Start with a simple question: where are you most exposed? Which vendors, clients, or partners carry the highest financial risk, and where are the gaps in how you verify them? Most businesses find the issue is not that they do zero checks. It is that the checks are inconsistent, outdated, or limited to the initial onboarding with no follow-up after that.
From there, standardise what gets checked. Set a minimum verification standard for every new counterparty that covers entity status, filing history, lien searches, and beneficial ownership where relevant. As Foresight highlights, publicly available filing data is a useful baseline for any business relationship, though it should never be the only source you rely on.

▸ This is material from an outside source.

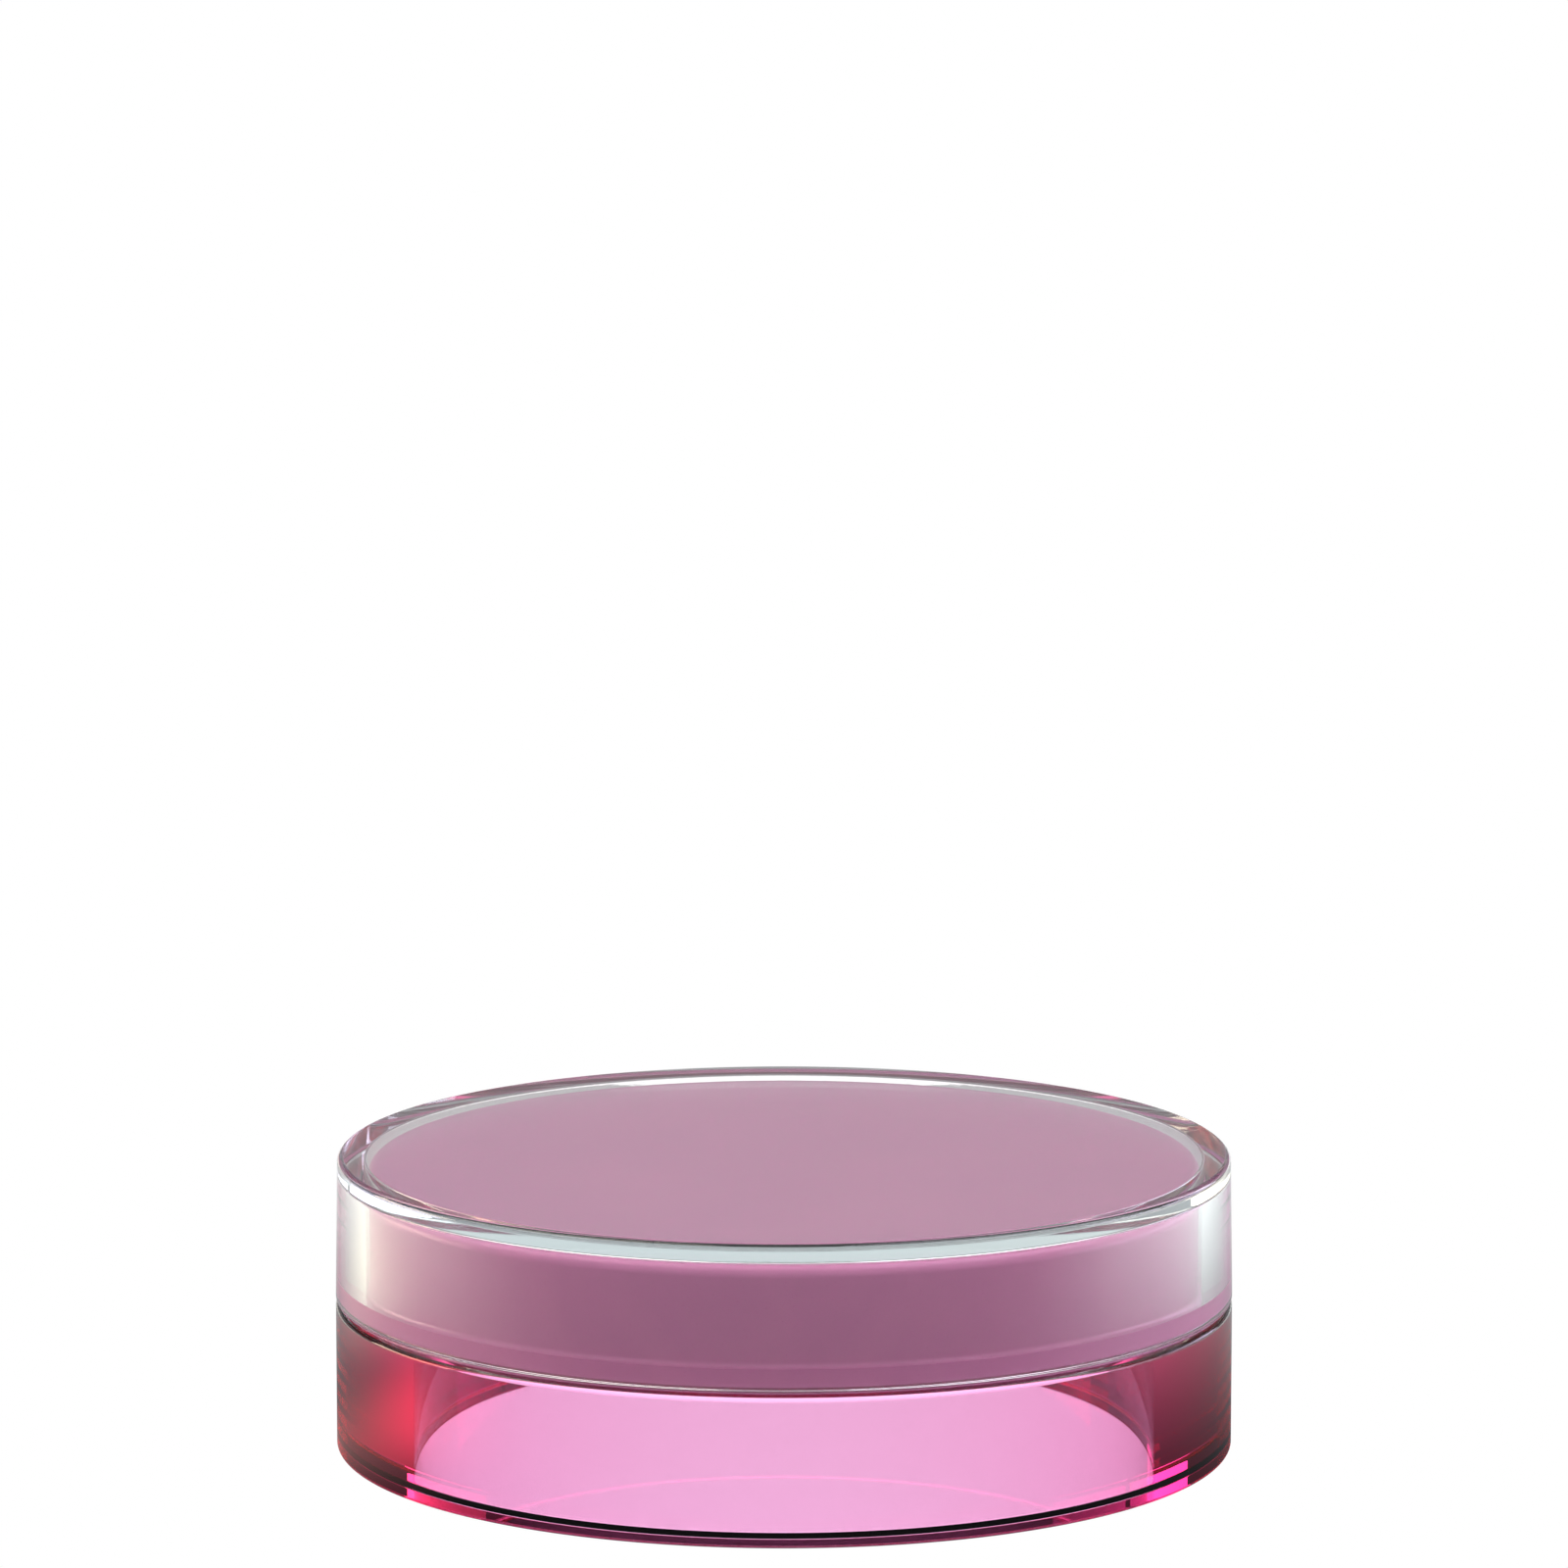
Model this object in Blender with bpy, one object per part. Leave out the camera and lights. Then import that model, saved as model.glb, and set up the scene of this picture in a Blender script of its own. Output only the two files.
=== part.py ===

And finally, make someone accountable. Due diligence that belongs to everyone belongs to no one. Whether it sits with finance, legal, or a standalone compliance function, one person or team needs to own it and make sure it actually happens.
The bottom line
Due diligence is not glamorous. It will never be the thing that gets people excited at a board meeting. But the businesses that treat it as a core function rather than an afterthought consistently make better calls, dodge more problems, and build the kind of relationships with partners and regulators that create real long-term value.
In a market where trust is hard to earn and easy to lose, the question is not whether you can afford to invest in due diligence. It is whether you can afford to keep winging it.